В ту трудную для Англии пору русские поэты Ахматова, Эренбург и Тихонов написали стихи о мужестве Лондона, но только одному Эренбургу удалось их напечатать до того, как Гитлер напал на СССР[2320]…
2. Эпизод холодной войны
(Обозреватель Би-би-си об Илье Эренбурге)
Люди, в послесталинские времена слушавшие, несмотря на помехи, русские передачи Би-би-си, хорошо помнят обозрение «Глядя из Лондона» А. М. Гольдберга и, думаю, даже его голос. Однако их становится все меньше, и это делает необходимой следующую справку.
Анатолий Максимович Гольдберг родился в Санкт-Петербурге в 1910 году в еврейской культурной семье (справочники «Весь Санкт-Петербург» начала века среди многих Гольдбергов называют и деда А. М. — Морица, имевшего аптеку на Сергеевской (теперь Чайковского), и отца Максима Морицевича, также жившего на Сергиевской). В 1918 году семье удалось выбраться из России — переехали в Берлин, где А. М. получил образование, в частности — совершенное владение языками: немецким, французским, английским и испанским; каким блистательным оставался его русский, знает каждый, кто слушал А. М. по Би-би-си. В начале 1930-х Гольдберг по германскому контракту работал в Москве переводчиком; в середине 1930-х, с приходом Гитлера к власти, переехал в Англию и в 1939 году стал сотрудником Би-би-си; с 1946-го, когда там была основана русская редакция, он — неизменный ее сотрудник. При Хрущеве и Брежневе, когда советский режим стал в меру нелюдоедским, Би-би-си в СССР, конечно, продолжали глушить, но можно было найти место и время и сквозь помехи слушать Анатолия Максимовича. Стиль его передач, так не совпадавший с привычным стилем советских международников, отличали культура и изящество, интеллигентная ирония и сдержанность; он никогда не опускался до грубости и даже некорректности. Однако интеллигентность не ослабляла политического заряда его слов, напротив — она придавала им большую убедительность.
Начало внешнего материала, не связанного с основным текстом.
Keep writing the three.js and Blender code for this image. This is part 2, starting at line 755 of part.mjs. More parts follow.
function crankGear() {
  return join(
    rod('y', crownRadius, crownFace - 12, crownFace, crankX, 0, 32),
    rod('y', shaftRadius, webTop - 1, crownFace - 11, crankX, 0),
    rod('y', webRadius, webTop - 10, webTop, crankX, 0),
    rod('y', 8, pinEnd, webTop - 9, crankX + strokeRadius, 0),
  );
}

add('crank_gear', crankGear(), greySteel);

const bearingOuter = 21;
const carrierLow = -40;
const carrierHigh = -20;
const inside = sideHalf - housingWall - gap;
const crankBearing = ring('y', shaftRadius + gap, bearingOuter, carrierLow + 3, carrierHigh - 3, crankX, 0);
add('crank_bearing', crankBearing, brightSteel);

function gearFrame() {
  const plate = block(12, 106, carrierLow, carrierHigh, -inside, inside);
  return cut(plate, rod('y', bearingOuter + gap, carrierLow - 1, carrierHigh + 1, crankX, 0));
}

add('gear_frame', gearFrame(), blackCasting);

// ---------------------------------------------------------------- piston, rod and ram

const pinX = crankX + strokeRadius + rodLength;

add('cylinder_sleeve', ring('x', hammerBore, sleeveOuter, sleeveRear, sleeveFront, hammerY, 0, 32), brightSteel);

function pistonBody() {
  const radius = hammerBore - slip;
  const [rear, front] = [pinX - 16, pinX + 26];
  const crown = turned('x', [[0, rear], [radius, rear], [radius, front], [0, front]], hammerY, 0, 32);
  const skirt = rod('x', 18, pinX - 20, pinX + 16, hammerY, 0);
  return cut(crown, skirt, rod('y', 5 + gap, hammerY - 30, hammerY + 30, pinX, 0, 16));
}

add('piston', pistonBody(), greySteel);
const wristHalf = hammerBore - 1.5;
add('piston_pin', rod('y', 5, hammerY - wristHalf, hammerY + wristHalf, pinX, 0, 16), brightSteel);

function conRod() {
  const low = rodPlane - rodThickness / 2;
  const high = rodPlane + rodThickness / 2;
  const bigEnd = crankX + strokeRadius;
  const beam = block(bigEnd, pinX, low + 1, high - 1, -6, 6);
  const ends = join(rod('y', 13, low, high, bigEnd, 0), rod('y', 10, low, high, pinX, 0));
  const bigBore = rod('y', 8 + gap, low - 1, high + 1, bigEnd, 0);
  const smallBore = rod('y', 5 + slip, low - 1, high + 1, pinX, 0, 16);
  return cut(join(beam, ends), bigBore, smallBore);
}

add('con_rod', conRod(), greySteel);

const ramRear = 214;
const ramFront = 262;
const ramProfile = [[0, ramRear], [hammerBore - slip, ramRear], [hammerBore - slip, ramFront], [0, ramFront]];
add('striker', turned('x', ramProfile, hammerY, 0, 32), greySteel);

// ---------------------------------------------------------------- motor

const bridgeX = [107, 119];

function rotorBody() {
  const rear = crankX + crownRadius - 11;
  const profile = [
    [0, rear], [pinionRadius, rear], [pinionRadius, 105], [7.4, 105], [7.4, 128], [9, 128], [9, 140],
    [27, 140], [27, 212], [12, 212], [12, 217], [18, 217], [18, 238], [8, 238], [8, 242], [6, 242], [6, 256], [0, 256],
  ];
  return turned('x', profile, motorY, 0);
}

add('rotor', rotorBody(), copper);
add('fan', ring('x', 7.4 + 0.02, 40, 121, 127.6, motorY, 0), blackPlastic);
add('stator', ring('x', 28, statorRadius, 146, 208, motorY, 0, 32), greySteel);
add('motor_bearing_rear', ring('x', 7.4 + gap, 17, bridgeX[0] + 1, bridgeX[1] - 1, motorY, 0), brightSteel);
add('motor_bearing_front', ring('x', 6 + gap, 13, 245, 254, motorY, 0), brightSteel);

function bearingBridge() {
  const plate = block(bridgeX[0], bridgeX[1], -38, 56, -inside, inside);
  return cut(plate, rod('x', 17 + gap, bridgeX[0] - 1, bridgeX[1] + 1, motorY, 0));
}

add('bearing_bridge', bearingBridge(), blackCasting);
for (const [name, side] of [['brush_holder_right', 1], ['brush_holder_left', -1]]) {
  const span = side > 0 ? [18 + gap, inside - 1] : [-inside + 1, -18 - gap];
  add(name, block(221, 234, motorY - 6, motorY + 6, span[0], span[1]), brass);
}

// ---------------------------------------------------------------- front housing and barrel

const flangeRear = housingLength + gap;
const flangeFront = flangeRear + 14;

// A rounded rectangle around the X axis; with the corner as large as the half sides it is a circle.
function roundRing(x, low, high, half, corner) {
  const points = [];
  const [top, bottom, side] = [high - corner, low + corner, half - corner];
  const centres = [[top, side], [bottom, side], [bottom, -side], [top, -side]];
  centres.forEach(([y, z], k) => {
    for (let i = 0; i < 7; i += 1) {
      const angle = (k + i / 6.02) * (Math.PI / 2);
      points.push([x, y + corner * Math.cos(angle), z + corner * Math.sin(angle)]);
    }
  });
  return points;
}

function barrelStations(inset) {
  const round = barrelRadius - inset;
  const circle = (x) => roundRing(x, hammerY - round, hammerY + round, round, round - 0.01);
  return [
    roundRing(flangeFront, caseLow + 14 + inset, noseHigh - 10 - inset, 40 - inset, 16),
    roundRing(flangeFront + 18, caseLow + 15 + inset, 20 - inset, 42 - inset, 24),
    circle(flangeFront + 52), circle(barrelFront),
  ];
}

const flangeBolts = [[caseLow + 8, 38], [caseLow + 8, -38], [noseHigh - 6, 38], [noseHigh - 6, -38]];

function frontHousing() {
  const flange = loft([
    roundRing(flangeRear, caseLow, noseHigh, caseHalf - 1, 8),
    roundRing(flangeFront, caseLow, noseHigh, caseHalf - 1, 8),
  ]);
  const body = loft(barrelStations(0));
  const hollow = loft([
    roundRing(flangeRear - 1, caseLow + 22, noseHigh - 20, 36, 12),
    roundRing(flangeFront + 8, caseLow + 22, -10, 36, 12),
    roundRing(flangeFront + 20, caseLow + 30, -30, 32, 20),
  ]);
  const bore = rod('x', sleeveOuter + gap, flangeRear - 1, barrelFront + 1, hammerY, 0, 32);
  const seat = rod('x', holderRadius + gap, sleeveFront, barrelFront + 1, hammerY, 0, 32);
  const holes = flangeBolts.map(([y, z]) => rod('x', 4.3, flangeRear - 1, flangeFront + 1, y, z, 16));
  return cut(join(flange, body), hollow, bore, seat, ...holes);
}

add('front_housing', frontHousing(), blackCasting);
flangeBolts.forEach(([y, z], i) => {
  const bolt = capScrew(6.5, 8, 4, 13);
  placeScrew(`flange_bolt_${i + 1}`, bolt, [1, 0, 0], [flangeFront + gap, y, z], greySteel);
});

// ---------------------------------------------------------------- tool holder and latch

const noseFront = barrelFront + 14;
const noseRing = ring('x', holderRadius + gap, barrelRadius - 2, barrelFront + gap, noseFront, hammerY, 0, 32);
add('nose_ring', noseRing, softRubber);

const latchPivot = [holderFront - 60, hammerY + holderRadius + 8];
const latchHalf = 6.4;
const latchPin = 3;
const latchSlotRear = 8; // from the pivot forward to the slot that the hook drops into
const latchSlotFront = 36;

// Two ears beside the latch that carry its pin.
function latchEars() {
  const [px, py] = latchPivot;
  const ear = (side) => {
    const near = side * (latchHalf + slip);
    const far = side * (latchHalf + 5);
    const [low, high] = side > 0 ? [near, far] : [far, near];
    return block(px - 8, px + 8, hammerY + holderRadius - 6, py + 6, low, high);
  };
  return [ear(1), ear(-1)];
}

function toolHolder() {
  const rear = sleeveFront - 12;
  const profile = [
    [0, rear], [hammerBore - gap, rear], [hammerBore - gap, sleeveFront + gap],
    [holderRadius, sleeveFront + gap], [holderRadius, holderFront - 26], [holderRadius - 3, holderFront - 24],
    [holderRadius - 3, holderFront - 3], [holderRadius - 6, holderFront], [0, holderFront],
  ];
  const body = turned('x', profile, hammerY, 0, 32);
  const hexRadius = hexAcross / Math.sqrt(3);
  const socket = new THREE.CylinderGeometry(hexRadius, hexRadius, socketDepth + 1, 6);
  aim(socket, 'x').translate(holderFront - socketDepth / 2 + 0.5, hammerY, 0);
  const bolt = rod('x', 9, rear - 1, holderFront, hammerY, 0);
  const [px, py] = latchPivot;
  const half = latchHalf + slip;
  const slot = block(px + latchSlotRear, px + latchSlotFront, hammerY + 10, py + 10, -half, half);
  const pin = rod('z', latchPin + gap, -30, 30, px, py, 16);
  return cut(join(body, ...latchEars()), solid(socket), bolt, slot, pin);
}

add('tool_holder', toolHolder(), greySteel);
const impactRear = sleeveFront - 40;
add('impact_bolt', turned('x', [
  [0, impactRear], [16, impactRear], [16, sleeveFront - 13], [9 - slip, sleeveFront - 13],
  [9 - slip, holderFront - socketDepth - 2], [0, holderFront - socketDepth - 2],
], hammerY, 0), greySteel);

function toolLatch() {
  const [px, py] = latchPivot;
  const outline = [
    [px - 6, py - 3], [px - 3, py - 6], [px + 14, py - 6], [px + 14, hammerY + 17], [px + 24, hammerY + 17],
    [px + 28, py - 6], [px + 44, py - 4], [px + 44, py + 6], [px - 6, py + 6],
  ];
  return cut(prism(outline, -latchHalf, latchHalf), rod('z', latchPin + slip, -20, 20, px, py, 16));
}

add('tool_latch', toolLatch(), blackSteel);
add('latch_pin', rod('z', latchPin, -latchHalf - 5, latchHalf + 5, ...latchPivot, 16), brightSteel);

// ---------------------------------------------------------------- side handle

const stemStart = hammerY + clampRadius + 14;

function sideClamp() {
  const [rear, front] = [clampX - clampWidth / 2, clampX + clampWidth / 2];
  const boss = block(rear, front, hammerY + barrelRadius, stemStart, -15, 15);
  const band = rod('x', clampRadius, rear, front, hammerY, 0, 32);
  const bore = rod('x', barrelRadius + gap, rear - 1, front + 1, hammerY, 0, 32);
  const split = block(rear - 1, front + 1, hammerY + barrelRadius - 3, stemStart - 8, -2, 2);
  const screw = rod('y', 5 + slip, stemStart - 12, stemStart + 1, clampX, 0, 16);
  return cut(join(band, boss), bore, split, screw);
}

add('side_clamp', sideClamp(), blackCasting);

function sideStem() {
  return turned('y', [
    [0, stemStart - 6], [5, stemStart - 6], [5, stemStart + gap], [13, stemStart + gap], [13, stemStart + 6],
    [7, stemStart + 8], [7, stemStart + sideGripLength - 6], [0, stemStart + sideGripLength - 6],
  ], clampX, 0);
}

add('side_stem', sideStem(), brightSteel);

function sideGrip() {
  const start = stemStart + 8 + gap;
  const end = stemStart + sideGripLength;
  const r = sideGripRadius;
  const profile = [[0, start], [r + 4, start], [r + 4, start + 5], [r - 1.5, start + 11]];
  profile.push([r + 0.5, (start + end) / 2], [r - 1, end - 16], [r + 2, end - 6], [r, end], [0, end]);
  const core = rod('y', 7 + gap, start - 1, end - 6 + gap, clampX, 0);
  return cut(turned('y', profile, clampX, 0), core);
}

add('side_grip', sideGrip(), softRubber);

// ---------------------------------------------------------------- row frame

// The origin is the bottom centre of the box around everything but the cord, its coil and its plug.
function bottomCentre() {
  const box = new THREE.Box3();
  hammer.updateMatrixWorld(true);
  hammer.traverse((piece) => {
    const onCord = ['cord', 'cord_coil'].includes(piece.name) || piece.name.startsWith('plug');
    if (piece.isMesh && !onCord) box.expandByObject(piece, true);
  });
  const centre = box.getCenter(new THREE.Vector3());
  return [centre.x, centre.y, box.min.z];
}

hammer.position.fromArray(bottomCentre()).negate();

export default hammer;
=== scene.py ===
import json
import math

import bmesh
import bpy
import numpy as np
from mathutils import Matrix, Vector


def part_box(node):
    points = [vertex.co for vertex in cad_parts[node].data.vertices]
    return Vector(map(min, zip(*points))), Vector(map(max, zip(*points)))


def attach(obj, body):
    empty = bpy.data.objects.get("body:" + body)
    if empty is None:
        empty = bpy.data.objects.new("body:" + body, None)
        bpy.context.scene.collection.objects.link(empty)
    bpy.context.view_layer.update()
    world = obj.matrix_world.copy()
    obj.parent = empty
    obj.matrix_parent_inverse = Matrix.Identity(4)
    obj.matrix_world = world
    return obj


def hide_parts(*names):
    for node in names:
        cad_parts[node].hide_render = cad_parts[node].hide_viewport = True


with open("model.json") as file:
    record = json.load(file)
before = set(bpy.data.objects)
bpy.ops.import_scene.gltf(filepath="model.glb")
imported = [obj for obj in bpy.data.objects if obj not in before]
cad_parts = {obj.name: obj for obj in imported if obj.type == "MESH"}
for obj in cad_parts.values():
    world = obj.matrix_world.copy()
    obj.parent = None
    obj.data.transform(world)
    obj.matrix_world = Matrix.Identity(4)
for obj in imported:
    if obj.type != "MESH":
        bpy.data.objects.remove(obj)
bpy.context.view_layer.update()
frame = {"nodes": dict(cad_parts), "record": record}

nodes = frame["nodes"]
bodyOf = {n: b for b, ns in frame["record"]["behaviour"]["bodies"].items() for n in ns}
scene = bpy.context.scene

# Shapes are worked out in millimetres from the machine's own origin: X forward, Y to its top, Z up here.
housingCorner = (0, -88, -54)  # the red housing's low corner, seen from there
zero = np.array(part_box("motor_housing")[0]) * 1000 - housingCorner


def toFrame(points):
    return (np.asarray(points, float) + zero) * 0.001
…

Признаюсь — для многих он был идеалом политического комментатора. Когда в один из приездов в Москву (если не ошибаюсь) премьер-министра Великобритании Гарольда Вильсона А. М. Гольдберг сопровождал его в качестве корреспондента Би-би-си и его вынуждены были принимать в СССР (в те несколько дней Би-би-си не глушили вовсе), помню свои ошеломление и восторг: вместо обычного для А. М. «Глядя из Лондона» прозвучало: «Говорит Москва, говорит Анатолий Максимович Гольдберг!»
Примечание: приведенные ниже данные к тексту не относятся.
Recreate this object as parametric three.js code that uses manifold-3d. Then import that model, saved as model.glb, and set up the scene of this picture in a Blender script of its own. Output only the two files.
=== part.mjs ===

Когда в конце 1970-х годов Ирина Ильинична Эренбург сообщила мне, что А. М. Гольдберг начал работать над книгой о ее отце, я был скорее озадачен — казалось, что преимущественно литературная задача далека от его интересов (позже, прочтя его книгу, я понял, что ошибался). Как только Ирине Ильиничне удалось получить разрешение съездить в Париж, где прошла ее юность, А. М. прибыл туда (у него, понятно, проблем с паспортом не было), чтобы прояснить неясные для него вопросы биографии своего героя. Потом, уже по выходе его книги, я увидел в архиве И. И. (если это беспорядочное собрание случайно не уничтоженных писем можно так назвать) письмо А. М. (не знаю, было ли оно единственным) — их диалог, их отношения продолжались и после Парижа.
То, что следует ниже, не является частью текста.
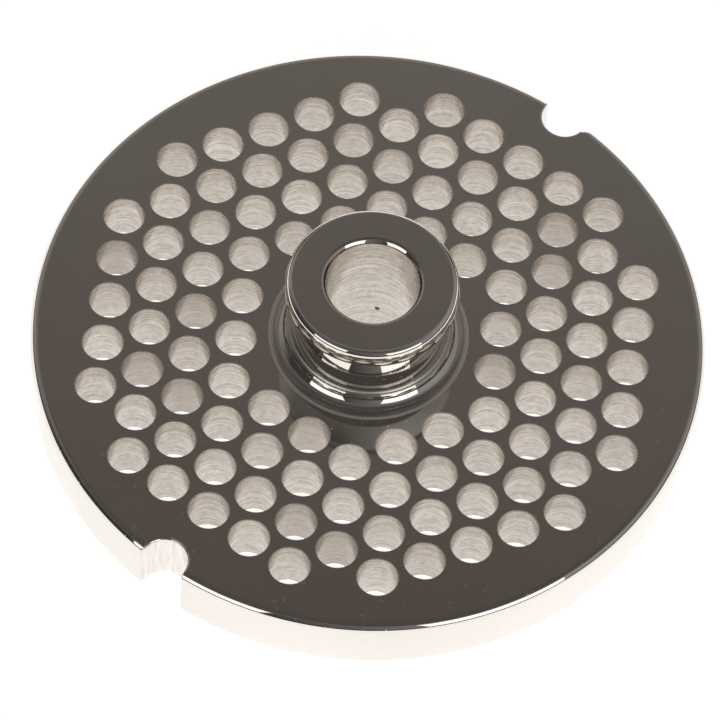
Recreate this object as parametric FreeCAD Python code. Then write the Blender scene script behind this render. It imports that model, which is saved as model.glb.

Почему Эренбург оказался близок и интересен Гольдбергу? Фактические черты сходства их судеб подметить нетрудно — еврейская культурная среда детства в России; журналистика, в которой, каждый по-своему, они были незаурядными фигурами; профессиональный интерес к международной политике, в частности к проблеме отношений Восток — Запад. Главное все-таки — первоначально сильная внутренняя симпатия, сохранявшаяся и потом (разумеется, в разные времена по-разному).
Все началось еще в Берлине.
В первой половине двадцатых годов Берлин был русской книжной столицей: лучшие русские книги выходили сначала там, а потом только — и отнюдь не все — в Москве. А. М. много читал, и книги плодовитого Эренбурга — они тогда выходили одна за другой — хорошо знал и любил.